I don’t buy it. I don’t really care how you enjoy cars, I don’t care if you enjoy driving only because it lets you listen to a podcast and pick your nose. So long as you get the tiniest piece of enjoyment out of being behind the wheel, congratulations, or perhaps sorry, you are somebody who likes cars. 

Twisted: method in the madness

Fun to read my colleague Ricky Lane’s verdict on the latest Twisted Defender a few weeks ago. I like Land Rover Defenders despite their limitations and I like what Twisted does with them. And, yes, I know they’re expensive, but a lot of hours go into them and, at any price, a Defender is not exactly a rational purchase. 
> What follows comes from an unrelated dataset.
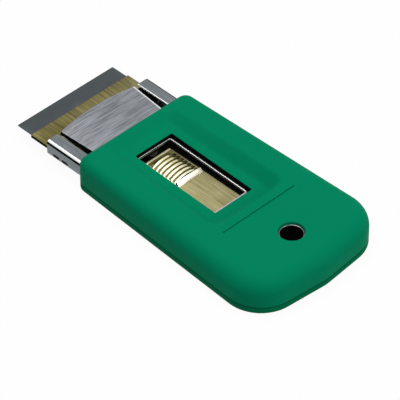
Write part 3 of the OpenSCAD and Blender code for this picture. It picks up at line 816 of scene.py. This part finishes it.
def makeGripTop():
    outline = beltOutline(gripCircles, 0.8, 1.0)
    size = len(outline)
    top = gripHigh.z
    border = [ringPoint(s, s[3]) for s in outline]
    edge = gripForm["windowEdge"]
    hangEdge = gripForm["hangEdge"]
    holes = [windowLoop(0), circleLoop(hangMiddle, 0, gripForm["hangRadius"], 72)]
    soft = gripForm["recessSoft"]
    slope = gripForm["recessSlope"]
    edgeShares = (0.08, 0.3, 0.6, 1.0)
    guides = [(windowLoop(g * edge), True) for g in edgeShares]
    hang = gripForm["hangRadius"]
    guides += [(circleLoop(hangMiddle, 0, hang + g * hangEdge, 72), True) for g in edgeShares]
    for foot in (0, slope):
        guides += [(recessLine(foot + d), False) for d in (-soft, -soft / 3, soft / 3, soft)]
    half = gripForm["grooveLength"] / 2
    for width in (gripForm["grooveTop"], gripForm["grooveFoot"]):
        loop = [(grooveX - width, -half - width), (grooveX + width, -half - width),
                (grooveX + width, half + width), (grooveX - width, half + width)]
        guides.append((fillLoop(loop, 0.6), True))
    flat, tris, runs = tileArea(border, holes, guides, gripForm["tiles"])
    verts = [(x, y, gripSurface(x, y)) for x, y in flat]
    faces = list(tris)
    rings = []
    # side wall from the seam up, then the round edge
    lip = gripForm["seamLip"]
    seam = gripLow.z
    for inset, rise in ((1, 0), (0.6, 0.08), (0.25, 0.35), (0, 1)):
        rings.append(len(verts))
        verts += [(*ringPoint(s, lip * inset), seam + lip * rise) for s in outline]
    steps = 14
    for k in range(steps):
        a = math.pi / 2 * k / steps
        rings.append(len(verts))
        for s in outline:
            x, y = ringPoint(s, s[3] * (1 - math.cos(a)))
            z = top - s[3] * (1 - math.sin(a))
            verts.append((x, y, min(z, gripSurface(x, y))))
    joinRings(rings, faces, size)
    last = rings[-1]
    for i in range(size):
        j = (i + 1) % size
        faces.append((last + i, last + j, runs[0][j], runs[0][i]))
    # underside at the seam
    under = [ringPoint(s, lip) for s in outline]
    flatLow, trisLow, runsLow = tileArea(under, holes, [], 4.0)
    start = len(verts)
    remap = {}
    for i, v in enumerate(runsLow[0]):
        remap[v] = rings[0] + i
    for i, (x, y) in enumerate(flatLow):
        if i not in remap:
            remap[i] = len(verts)
            verts.append((x, y, seam))
    faces += [tuple(remap[i] for i in t[::-1]) for t in trisLow]
    for upper, lower in zip(runs[1:], runsLow[1:]):
        for i, a in enumerate(upper):
            j = (i + 1) % len(upper)
            faces.append((a, upper[j], remap[lower[j]], remap[lower[i]]))
    shell = makeMesh("gripTop", verts, faces)
    dropFlaps(shell)
    # room inside, with the pegs that the screws bite into left standing
    gap = layout["gap"]
    room = box("room", gripLow.x - 1, sideEnd + gap, trayLow.y - gap, trayHigh.y + gap, seam - 1,
               trayHigh.z + gap / 2)
    tailHalf = gripForm["tailRoom"]
    rear = trayHigh.x + gap
    back = acrossTool("back", [(sideEnd, seam - 1), (rear, seam - 1), (rear, coverTop(rear) + gap),
                               (sideEnd, coverTop(sideEnd) + gap)], -tailHalf, tailHalf)
    combine(room, back, "UNION")
    for x, y in screwSpots:
        combine(room, pin("peg", x, y, gripForm["pegRadius"], floorTop, gripForm["pegTop"]), "DIFFERENCE")
        bore = pin("bore", x, y, gripForm["pegBore"], floorTop - 0.5, gripForm["pegBoreTop"], 24)
        combine(room, bore, "UNION")
    combine(shell, room, "DIFFERENCE", 1)
    # painted shade: the window's wall and all that lies inside is painted near-black
    shell.data.materials.append(gripGreen)
    shell.data.materials.append(paintedShade)
    for face in shell.data.polygons:
        c = face.center / mm
        if windowDistance(c.x, c.y) < 0.02 and c.z < recessFloor(c.x) - 0.2 and abs(face.normal.z) < 0.5:
            face.material_index = 1
    marks = [f.material_index for f in shell.data.polygons]
    finishPiece(shell, "handle", [gripGreen, paintedShade], 38, ["grip_top"])
    shell.data.polygons.foreach_set("material_index", marks)
    return shell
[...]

Twisted’s decision to buy some, though, was a bit more rational: it spent £7.5 million stockpiling 240 of them before the car went out of production in January 2016, and it has 80 left. 
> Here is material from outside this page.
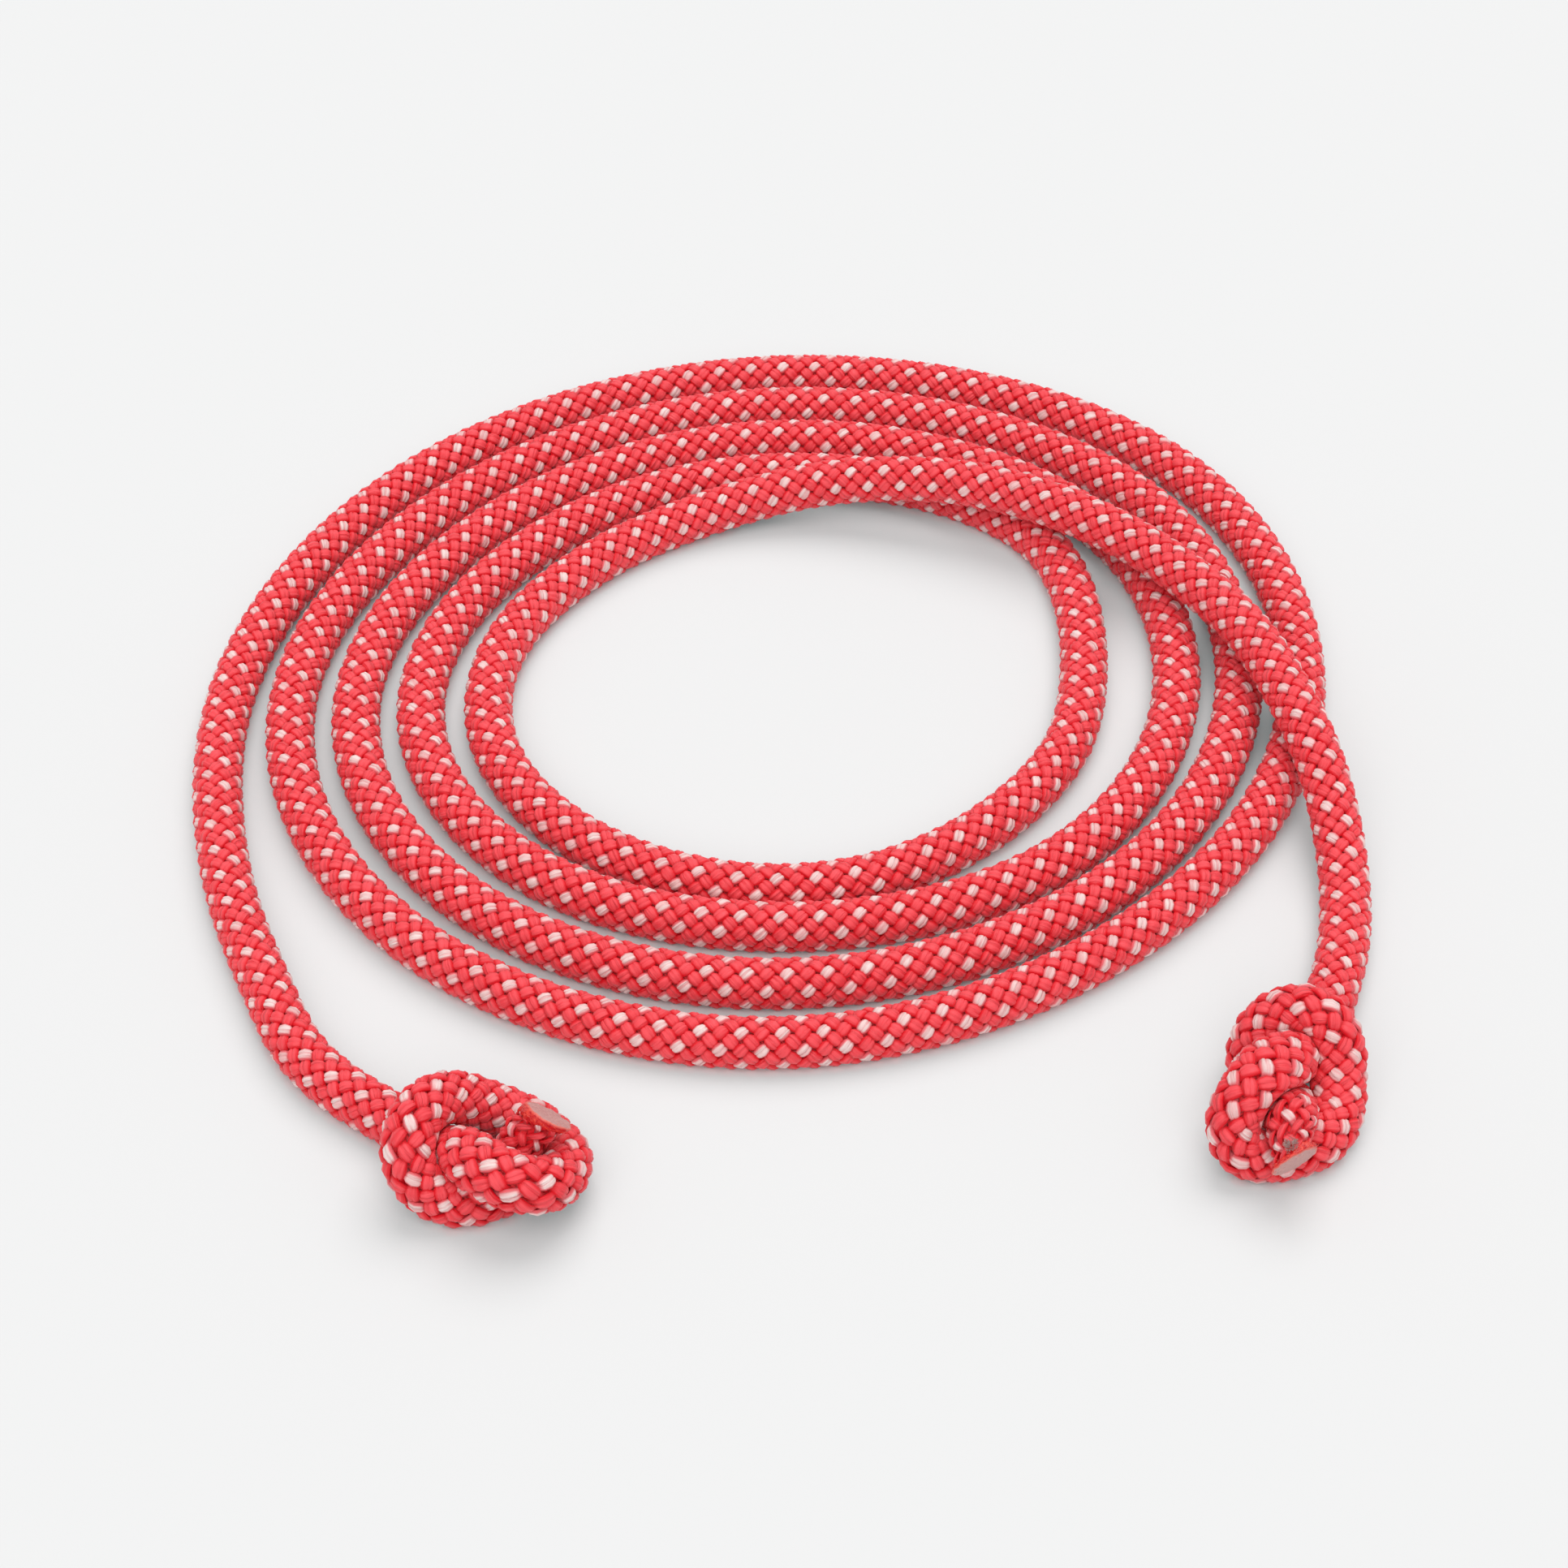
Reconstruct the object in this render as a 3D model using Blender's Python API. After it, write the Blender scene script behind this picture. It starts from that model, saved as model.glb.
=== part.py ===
"""A short dynamic rope lying in a loose flat spiral, with a stopper knot in each end.

All sizes are real ones in millimetres. One smooth curve runs through the whole rope, from
the cut end of the left knot, through the left tail, the coil and the inner end that crosses
over the coil, to the cut end of the right knot. Every stretch of sheath and core is read
from that curve. +Z is up; the rope lies on z = 0 and the origin is under its middle.
"""
import bmesh
import bpy
import numpy as np
from mathutils import Vector

MM = 0.001

# The rope itself
ROPE_DIAMETER = 10.0
SHEATH_WALL = 1.5
FIT_GAP = 0.3            # between sheath and core, and where two stretches meet
KNOT_SQUEEZE = 0.83      # a pulled knot thins the rope to this share of its diameter
SQUEEZE_RUN = 6.0        # length over which the rope thins, at each end of a knot
FLAT_DEPTH = ROPE_DIAMETER / 10
REST_HEIGHT = ROPE_DIAMETER / 2 - FLAT_DEPTH

# The melted cap that seals each cut end
SEAL_THICKNESS = 1.4
SEAL_RIM_WIDTH = 0.9
SEAL_DISH = 0.4          # how far the fused face lies below its melted rim
SEAL_SEGMENTS = 20

# The coil: how far the rope's centre reaches in eight directions, clockwise from the left
# as seen from above, on the first turn, and how much less it reaches on each turn after it.
FIRST_TURN_REACH = (117.0, 118.0, 124.0, 125.0, 108.0, 95.0, 95.5, 99.0)
STEP_PER_TURN = (13.6, 12.7, 13.0, 14.3, 13.3, 12.7, 15.8, 15.0)
DIRECTIONS = len(FIRST_TURN_REACH)
COIL_EIGHTHS = 27        # the coil's length, in eighths of a turn
LOOP_POINTS = 24         # points of the tube in each turn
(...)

It’s divvying those up into two different series, dubbed ‘Make History’ and ‘Remake History’. The Remake ones, 44 of them, will be modified in a way that “pays homage to the history of the original”, including inspiration from early Series Land Rovers. They go into ‘production’, so to speak, on 29 January, three years to the day since series production stopped. And the remaining 36 Make History versions will go to existing customers with, presumably, ever more bonkers bespoke modifications. 

And then you can still take an existing Defender to Twisted for mods. Irrational? Sure, but like I said above: who are we to judge?